May 2023 Staff Recommendations

Our May staff picks cover a wide variety of issues faced in child and family welfare, including helpful resources for National Foster Care Awareness.

Book Pick- Corrections in Ink: A Memoir by Keri Blakinger 

Critics commend Keri Blakinger for her brave memoir that follows her own personal journey from aspiring figure skater through her addiction and arrest, which ultimately becomes her inspiration as a reporter on the flawed prison system. GoodReads says, “Written with searing intensity, unflinching honesty, and shocks of humor, Corrections in Ink uncovers that dark, brutal system that affects us all. Not just a story about getting out and getting off drugs, this galvanizing memoir is about the power of second chances; about who our society throws away and who we allow to reach for redemption―and how they reach for it.” 

Online Resource Pick- Sesame Workshop: Foster Care 

Sesame Street Workshop and Sesame Street in Communities bring free video content and resources to help children and adults face difficult topics and reach their highest potential. During Foster Care Awareness Month, we encourage those who work with children to review the Sesame Street Workshop videos, worksheets, and resources aimed towards helping children cope with separation from their birth parents and placement in foster care. Watch your furry Muppet friends handle ups and downs as they help foster child Karli settle in with her “For Now Parents” and find her place in their home. 

Article Pick- If a Tree Falls Down by Beza Woche for the Youth Voices Rising Writing Contest 2023 

Former foster youth Beza Woche asks readers “If a tree falls down in the forest and nobody’s around to hear it, does it make a sound?” but in her essay for the 2023 Youth Voices Rising Writing Contest, what she really wants to uncover is the disturbing trend of children crying out for help only to be labelled ‘false reporters’. Woche shares the details of her own time in and out of foster care after disclosing abuse in her seemingly normal and stable household. Instead of rigid policies that seem to hurt struggling youth and young adults, this essay calls for more inclusive programs that work with those aging out of foster care to help them build relationships and break the cycle in broken families.  

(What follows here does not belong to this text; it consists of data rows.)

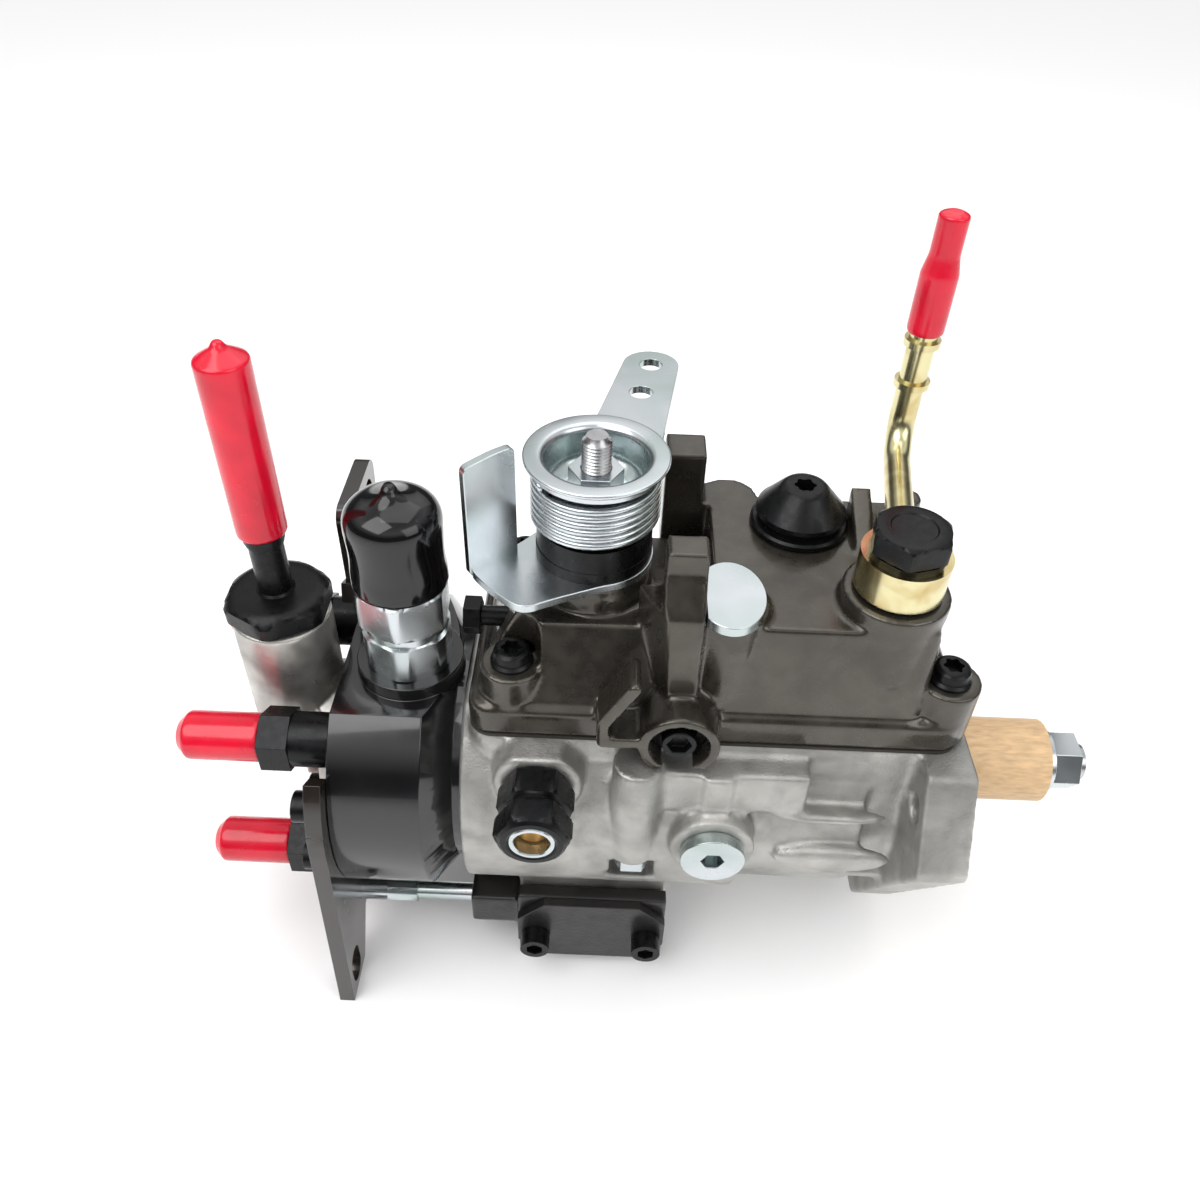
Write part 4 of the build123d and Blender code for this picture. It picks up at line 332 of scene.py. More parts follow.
def sheet_finish(name, colour, rough, fibre_mm):
    """Card, gasket sheet or rubber: matt, with a fibre or a fine pebble."""
    material, tree, shader = surface(name, {"Metallic": 0.0})
    fibre = grain(tree, fibre_mm, detail=5.0, distortion=0.3, stretch=(0.25, 1, 1))
    tinted(tree, shader, fibre, [(0.3, shade(colour, 0.8)), (0.7, shade(colour, 1.15))])
    rubbed(tree, shader, fibre, rough - 0.08, rough + 0.08)
    bump(tree, shader, fibre, depth_mm=0.05, strength=0.5)
    return material


FINISHES = {}


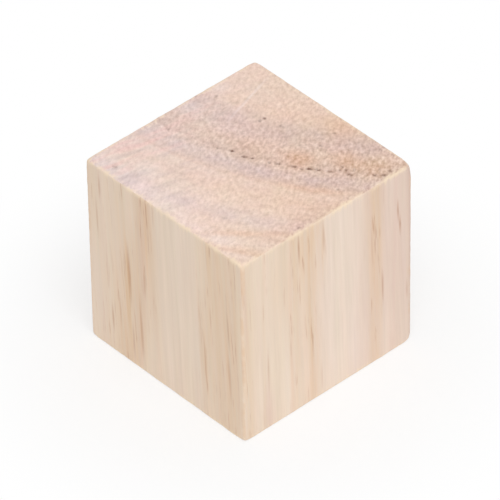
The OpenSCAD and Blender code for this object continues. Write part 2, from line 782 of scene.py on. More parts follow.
@dataclass(frozen=True)
class PlanedPine(PineFinish):
    """Pine planed along the grain: smooth, matt, with straight stripes of latewood.

    Attributes:
        outer: Colour of the wood far from the pith.
        outer_from: Distances from the pith at which the wood starts and ends changing to it.
        resin, tar: Colour of resin in a cut canal, and of its darkest core.
        line_share, streak_share, tar_share: How strongly the fine lines, the streaks and
            their cores show.
        line_gain, line_least: What the fine lines gain in latewood, and what they have anyway.
        tar_from: How dark a streak has to be before its core shows.
        fibre_swing, stripe_swing: Change of brightness over the fibres and over the stripes.
        tinge_size, tinge_swing: Size of the pinker, yellower and greyer places, and how far
            they change the colour.
        roughness: That of the soft earlywood and of the hard latewood.
    """

    # The planer's knife leaves the fibres whole, so the face is smooth and matt, with a faint
    # sheen where the latewood is hard.
    name: str = "planed_pine"
    outer: str = "#edd9c5"
    outer_from: tuple[float, float] = (56.0, 61.0)
    resin: str = "#b9805c"
    tar: str = "#80583f"
    line_share: float = 0.6
    line_gain: float = 1.9
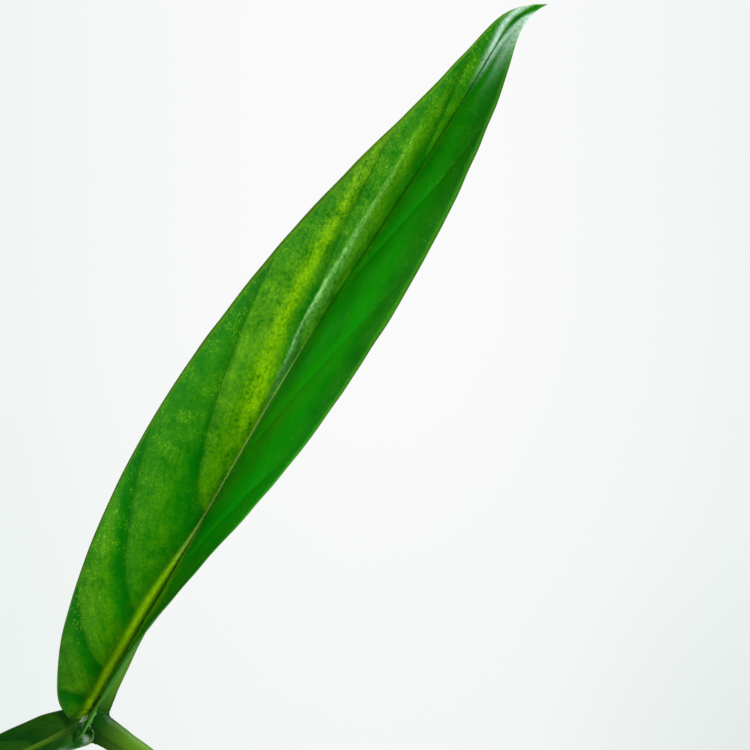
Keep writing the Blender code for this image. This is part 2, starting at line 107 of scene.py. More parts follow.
# A leaf: its stem, the height it leaves it at, the way its stalk sets off (bearing and rise), how far it
# holds that, the blade's base point and length, then the blade's bearing, pitch, roll, fold at the midrib
# and how much of the fold is lost by the margin, each as even stations from base to tip, then how far the
# tip hooks in pitch and bearing, and how much further back one of the two base lobes reaches
Leaf = namedtuple("Leaf", "name stem height bearing rise reach base length yaw pitch roll fold cup hook ear")
LEAVES = (
    Leaf("leaf_01", "stem_a", 121 * MM, 200, 72, 50 * MM, (-61.4 * MM, 0, 211.8 * MM), 167 * MM,
         (0, 0), (61, 60.5, 60.5, 59.5, 57.5, 56.5, 58.5, 59.5), (58, 63, 70, 78, 85, 90, 92, 92),
         (58, 54, 50, 47, 44, 41, 39, 39), (8, 14, 20, 24, 26, 26, 22, 18), (-44, 20), 0.020),
    Leaf("leaf_02", "stem_a", 141 * MM, 142, 62, 30 * MM, (-66.6 * MM, 15 * MM, 205.6 * MM), 150 * MM,
         (180, 184, 192), (-20, -41, -46, -52), (-13, -20, -16), (0, 14, 18), (4, 12, 12), (-12, 0), 0),
    Leaf("leaf_03", "stem_a", 152 * MM, -12, 50, 26 * MM, (94 * MM, 8 * MM, 187 * MM), 158 * MM,
         (-8, -10, -22), (52, 44, 24, -4), (12, 4, -6), (38, 32, 24), (14, 20, 14), (-16, 0), 0),
    Leaf("leaf_04", "stem_c", 124 * MM, -100, 62, 26 * MM, (-8 * MM, -84 * MM, 163 * MM), 150 * MM,
         (-98, -92, -80), (16, -14, -40, -60), (-10, -4, 6), (34, 28, 22), (14, 18, 12), (-10, 0), 0),
    Leaf("leaf_05", "stem_b", 126 * MM, 215, 60, 24 * MM, (-82 * MM, -52 * MM, 146 * MM), 138 * MM,
         (214, 210, 200), (12, -16, -38, -52), (10, 2, -6), (36, 30, 22), (12, 18, 12), (-10, 0), 0),
    Leaf("leaf_06", "stem_a", 133 * MM, 52, 60, 26 * MM, (66 * MM, 72 * MM, 160 * MM), 146 * MM,
         (50, 46, 36), (14, -8, -30, -48), (-8, 0, 8), (36, 30, 22), (14, 18, 12), (-10, 0), 0),
    Leaf("leaf_07", "stem_b", 139 * MM, 128, 58, 24 * MM, (-70 * MM, 76 * MM, 158 * MM), 144 * MM,
         (130, 136, 146), (10, -12, -34, -52), (8, 0, -8), (34, 28, 22), (12, 18, 12), (-10, 0), 0),
    Leaf("leaf_08", "stem_b", 117 * MM, 84, 58, 22 * MM, (-4 * MM, 86 * MM, 143 * MM), 132 * MM,
         (92, 88, 80), (8, -18, -40, -58), (-6, 0, 6), (36, 30, 22), (12, 18, 12), (-10, 0), 0),
    Leaf("leaf_09", "stem_c", 133 * MM, -42, 60, 26 * MM, (72 * MM, -62 * MM, 158 * MM), 146 * MM,
         (-38, -44, -56), (18, -6, -32, -54), (8, 2, -6), (34, 28, 22), (14, 18, 12), (-12, 0), 0),
    Leaf("leaf_10", "stem_b", 112 * MM, 178, 56, 20 * MM, (-84 * MM, 16 * MM, 138 * MM), 118 * MM,
         (172, 168, 160), (4, -22, -42, -54), (-8, 0, 6), (34, 28, 22), (12, 16, 12), (-10, 0), 0),
    Leaf("leaf_11", "stem_c", 116 * MM, 5, 58, 18 * MM, (52 * MM, -22 * MM, 128 * MM), 104 * MM,
         (-14, -20, -30), (22, 2, -22, -40), (6, 0, -6), (36, 30, 24), (12, 16, 12), (-10, 0), 0),
    Leaf("leaf_12", "stem_a", 109 * MM, 100, 60, 18 * MM, (28 * MM, 44 * MM, 130 * MM), 92 * MM,
         (70, 66, 60), (34, 16, -8, -26), (-6, 0, 6), (40, 34, 26), (12, 16, 12), (-10, 0), 0),
    Leaf("leaf_13", "stem_c", 108 * MM, 205, 58, 18 * MM, (-38 * MM, -44 * MM, 124 * MM), 98 * MM,
         (226, 232, 240), (26, 6, -18, -36), (8, 0, -6), (36, 30, 24), (12, 16, 12), (-10, 0), 0),
)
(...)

Book Pick- We Were Once a Family: A Story of Love, Death, and Child Removal in America by Roxana Asgarian 

When headlines nationwide shared the devastating news of a married couple who killed themselves and their six adopted children by driving their SUV off a cliff, journalist Roxanne Asgarian set out to learn more about each of the Hart’s adopted children, where they came from, and how the system had failed them. In her debut book “We Were Once a Family”, Asgarian describes a child welfare system in Texas that is quick to terminate birth parents’ rights, and in the case of the Hart family, gives adoptive parents the benefit of the doubt despite obvious danger. In seeking out the children’s birth families, the author puts them at the center of the story to uncover racial bias and corruption that affects the nation’s most vulnerable children. While the Harts story is one of extremes, Asgarian proves that it isn’t entirely unrepresentative of the current “family policing system” set in place for child welfare.